------ GIVEN MATERIAL

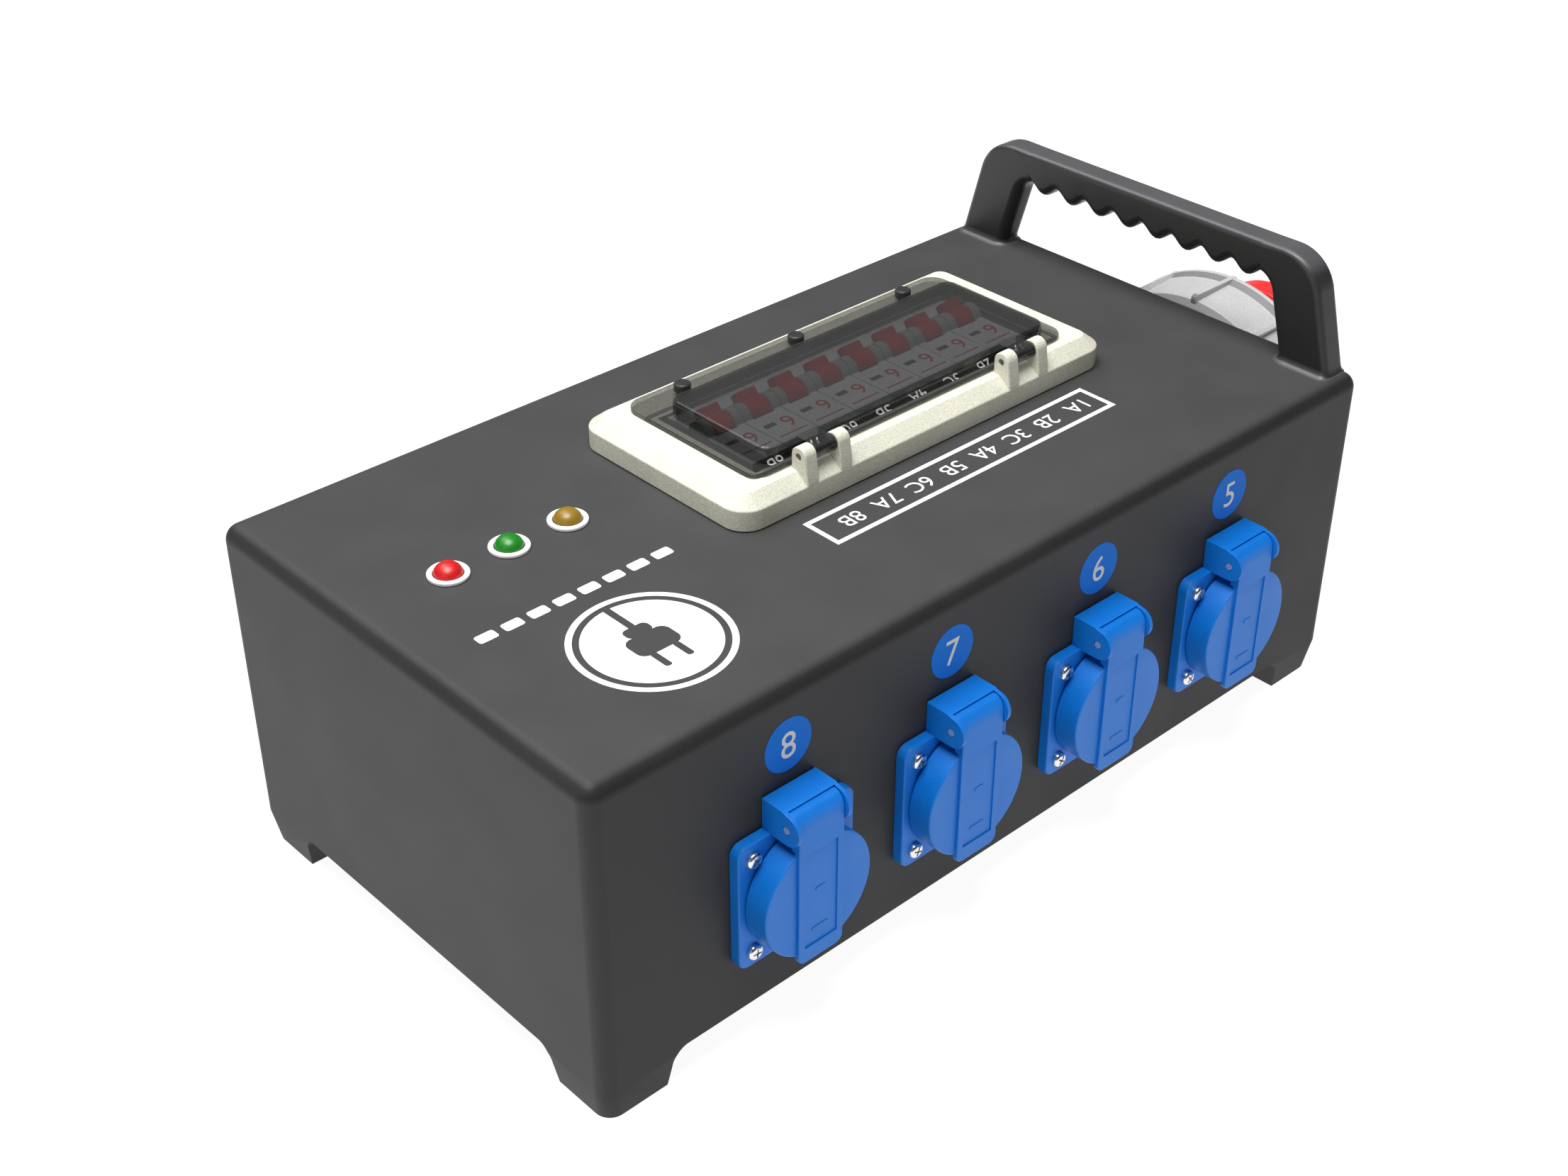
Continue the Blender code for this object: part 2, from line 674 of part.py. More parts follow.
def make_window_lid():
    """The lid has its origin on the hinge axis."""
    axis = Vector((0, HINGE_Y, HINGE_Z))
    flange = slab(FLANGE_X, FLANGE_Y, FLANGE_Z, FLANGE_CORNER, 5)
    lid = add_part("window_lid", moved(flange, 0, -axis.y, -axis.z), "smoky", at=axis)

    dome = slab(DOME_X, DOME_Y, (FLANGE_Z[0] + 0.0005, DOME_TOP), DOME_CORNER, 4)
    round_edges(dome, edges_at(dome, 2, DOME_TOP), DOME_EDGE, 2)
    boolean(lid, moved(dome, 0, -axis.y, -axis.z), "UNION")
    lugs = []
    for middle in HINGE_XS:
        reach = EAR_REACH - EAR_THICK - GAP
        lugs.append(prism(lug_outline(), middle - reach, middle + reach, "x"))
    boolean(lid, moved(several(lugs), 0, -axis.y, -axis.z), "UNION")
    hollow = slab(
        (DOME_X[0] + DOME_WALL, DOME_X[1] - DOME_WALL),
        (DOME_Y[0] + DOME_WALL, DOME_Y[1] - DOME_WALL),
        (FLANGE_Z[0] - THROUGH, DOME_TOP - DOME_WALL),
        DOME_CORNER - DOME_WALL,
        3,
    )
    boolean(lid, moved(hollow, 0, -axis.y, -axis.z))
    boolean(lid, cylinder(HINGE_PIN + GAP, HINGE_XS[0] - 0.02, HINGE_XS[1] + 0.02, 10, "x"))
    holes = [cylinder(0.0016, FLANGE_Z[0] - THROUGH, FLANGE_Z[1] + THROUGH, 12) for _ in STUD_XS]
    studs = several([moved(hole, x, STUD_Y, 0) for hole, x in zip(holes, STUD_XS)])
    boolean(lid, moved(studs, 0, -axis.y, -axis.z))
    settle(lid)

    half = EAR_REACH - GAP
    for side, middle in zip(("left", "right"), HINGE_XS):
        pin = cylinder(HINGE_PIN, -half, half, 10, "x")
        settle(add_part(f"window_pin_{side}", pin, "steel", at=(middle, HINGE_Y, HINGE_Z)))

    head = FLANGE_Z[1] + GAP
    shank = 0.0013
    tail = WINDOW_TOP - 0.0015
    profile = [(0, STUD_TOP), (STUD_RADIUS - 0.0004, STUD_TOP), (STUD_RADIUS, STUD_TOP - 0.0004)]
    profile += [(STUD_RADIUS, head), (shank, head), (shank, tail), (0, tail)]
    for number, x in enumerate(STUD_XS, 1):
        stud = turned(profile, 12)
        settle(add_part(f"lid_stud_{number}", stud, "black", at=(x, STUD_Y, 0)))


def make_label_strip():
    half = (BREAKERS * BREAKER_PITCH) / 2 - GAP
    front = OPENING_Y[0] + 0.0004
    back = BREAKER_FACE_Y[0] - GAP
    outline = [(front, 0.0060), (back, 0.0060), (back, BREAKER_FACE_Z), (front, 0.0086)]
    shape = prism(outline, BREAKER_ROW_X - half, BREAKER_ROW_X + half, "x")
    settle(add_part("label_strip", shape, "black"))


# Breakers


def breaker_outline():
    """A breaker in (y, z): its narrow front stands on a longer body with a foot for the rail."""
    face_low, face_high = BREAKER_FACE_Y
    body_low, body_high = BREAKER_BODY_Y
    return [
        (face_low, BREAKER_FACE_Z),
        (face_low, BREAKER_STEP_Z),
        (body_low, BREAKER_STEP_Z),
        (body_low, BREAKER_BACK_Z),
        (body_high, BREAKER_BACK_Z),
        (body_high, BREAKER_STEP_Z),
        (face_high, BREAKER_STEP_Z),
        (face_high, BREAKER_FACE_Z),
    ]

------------

▸ **STATED PROBLEM**
Copy every line verbatim.

▸ **REPLY TO THE EXERCISE**
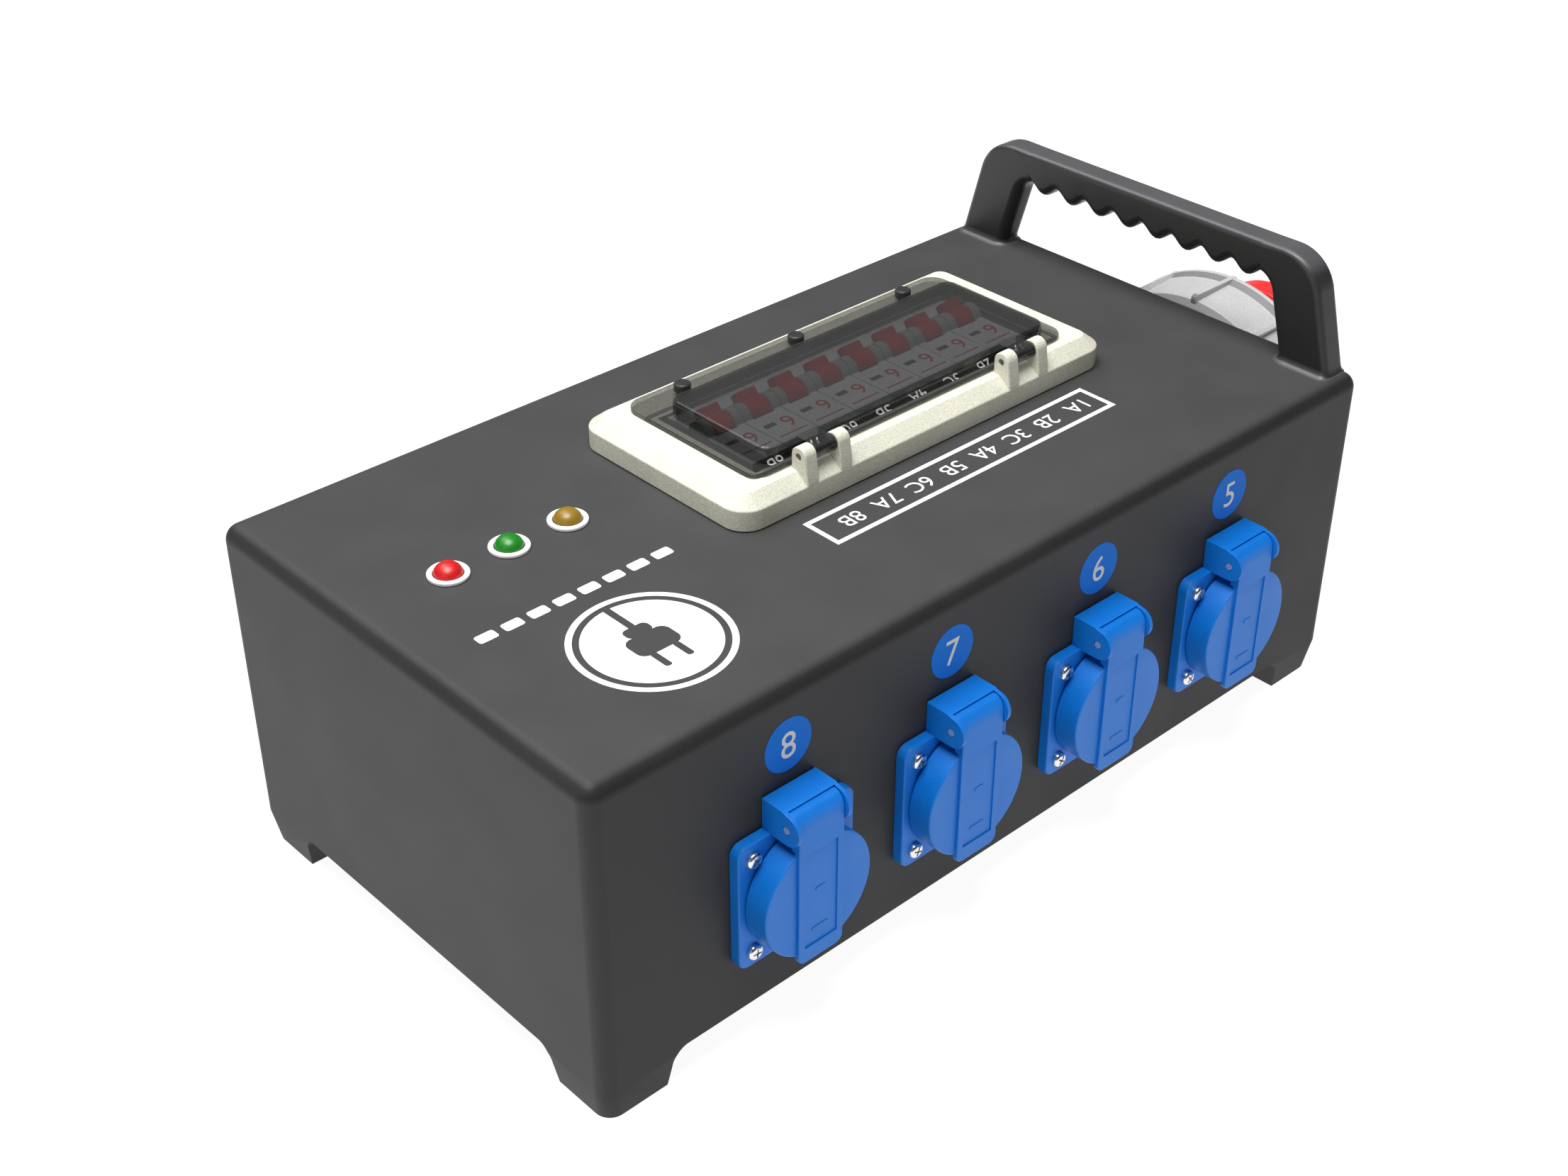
Continue the Blender code for this object: part 2, from line 674 of part.py. More parts follow.
def make_window_lid():
    """The lid has its origin on the hinge axis."""
    axis = Vector((0, HINGE_Y, HINGE_Z))
    flange = slab(FLANGE_X, FLANGE_Y, FLANGE_Z, FLANGE_CORNER, 5)
    lid = add_part("window_lid", moved(flange, 0, -axis.y, -axis.z), "smoky", at=axis)

    dome = slab(DOME_X, DOME_Y, (FLANGE_Z[0] + 0.0005, DOME_TOP), DOME_CORNER, 4)
    round_edges(dome, edges_at(dome, 2, DOME_TOP), DOME_EDGE, 2)
    boolean(lid, moved(dome, 0, -axis.y, -axis.z), "UNION")
    lugs = []
    for middle in HINGE_XS:
        reach = EAR_REACH - EAR_THICK - GAP
        lugs.append(prism(lug_outline(), middle - reach, middle + reach, "x"))
    boolean(lid, moved(several(lugs), 0, -axis.y, -axis.z), "UNION")
    hollow = slab(
        (DOME_X[0] + DOME_WALL, DOME_X[1] - DOME_WALL),
        (DOME_Y[0] + DOME_WALL, DOME_Y[1] - DOME_WALL),
        (FLANGE_Z[0] - THROUGH, DOME_TOP - DOME_WALL),
        DOME_CORNER - DOME_WALL,
        3,
    )
    boolean(lid, moved(hollow, 0, -axis.y, -axis.z))
    boolean(lid, cylinder(HINGE_PIN + GAP, HINGE_XS[0] - 0.02, HINGE_XS[1] + 0.02, 10, "x"))
    holes = [cylinder(0.0016, FLANGE_Z[0] - THROUGH, FLANGE_Z[1] + THROUGH, 12) for _ in STUD_XS]
    studs = several([moved(hole, x, STUD_Y, 0) for hole, x in zip(holes, STUD_XS)])
    boolean(lid, moved(studs, 0, -axis.y, -axis.z))
    settle(lid)

    half = EAR_REACH - GAP
    for side, middle in zip(("left", "right"), HINGE_XS):
        pin = cylinder(HINGE_PIN, -half, half, 10, "x")
        settle(add_part(f"window_pin_{side}", pin, "steel", at=(middle, HINGE_Y, HINGE_Z)))

    head = FLANGE_Z[1] + GAP
    shank = 0.0013
    tail = WINDOW_TOP - 0.0015
    profile = [(0, STUD_TOP), (STUD_RADIUS - 0.0004, STUD_TOP), (STUD_RADIUS, STUD_TOP - 0.0004)]
    profile += [(STUD_RADIUS, head), (shank, head), (shank, tail), (0, tail)]
    for number, x in enumerate(STUD_XS, 1):
        stud = turned(profile, 12)
        settle(add_part(f"lid_stud_{number}", stud, "black", at=(x, STUD_Y, 0)))


def make_label_strip():
    half = (BREAKERS * BREAKER_PITCH) / 2 - GAP
    front = OPENING_Y[0] + 0.0004
    back = BREAKER_FACE_Y[0] - GAP
    outline = [(front, 0.0060), (back, 0.0060), (back, BREAKER_FACE_Z), (front, 0.0086)]
    shape = prism(outline, BREAKER_ROW_X - half, BREAKER_ROW_X + half, "x")
    settle(add_part("label_strip", shape, "black"))


# Breakers


def breaker_outline():
    """A breaker in (y, z): its narrow front stands on a longer body with a foot for the rail."""
    face_low, face_high = BREAKER_FACE_Y
    body_low, body_high = BREAKER_BODY_Y
    return [
        (face_low, BREAKER_FACE_Z),
        (face_low, BREAKER_STEP_Z),
        (body_low, BREAKER_STEP_Z),
        (body_low, BREAKER_BACK_Z),
        (body_high, BREAKER_BACK_Z),
        (body_high, BREAKER_STEP_Z),
        (face_high, BREAKER_STEP_Z),
        (face_high, BREAKER_FACE_Z),
    ]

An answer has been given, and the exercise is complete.